My analytical investigation of the music of Rosetti revealed him to be an especially gifted composer, whose oeuvre includes works of exceptional ingenuity and originality. His special talent was also recognized by others, and in 1992 an International Rosetti Society (Internationale Rosetti Geschellschaft) was founded. This organization exists today under the patronage of Moritz, Prince of Oettingen-Wallerstein, whose ancestor, Prince Kraft Ernst, was the composer’s patron. Its purpose is to encourage the study and performance of Rosetti’s music. Beginning in 2000 this organization started publishing annually a journal, the Rosetti-Forum, which is devoted to research on Rosetti and his Wallerstein and Ludwigslust colleagues.
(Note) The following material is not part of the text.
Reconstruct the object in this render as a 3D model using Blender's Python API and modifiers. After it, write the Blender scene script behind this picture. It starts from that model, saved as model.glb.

Each year the IRA sponsors a Rosetti-Festtage in the area around Wallerstein during which the general public is treated to several days of musical performances in beautifully historic venues, including those in which the music was first heard. The Rosetti Society has also forged a valuable connection with the music publisher Amadeus Verlag in Switzerland to engage in the publication of a series of critical performance editions of compositions by the Wallerstein Kapellmeister. For a complete list of these works as well as more information on the activities of the Rosetti Society, please see their web cite at www.rosetti.de. In the 1970s, Rosetti’s music began to attached the serious attention of a wide and impressive musical community of performers—first through his horn concertos and then extending to other genre. Since there approximately 80% of his oeuvre can be heard in quality performances by professional artists on various CD labels. The IRG maintains on their web site a up-to-date listing of. Also available on the website of the Rosetti Society is a record of CDs including music by Rosetti, some of which are occasionally reviewed in the Rosetti-Forum, and scholarly articles concerning Rosetti’s world and his music.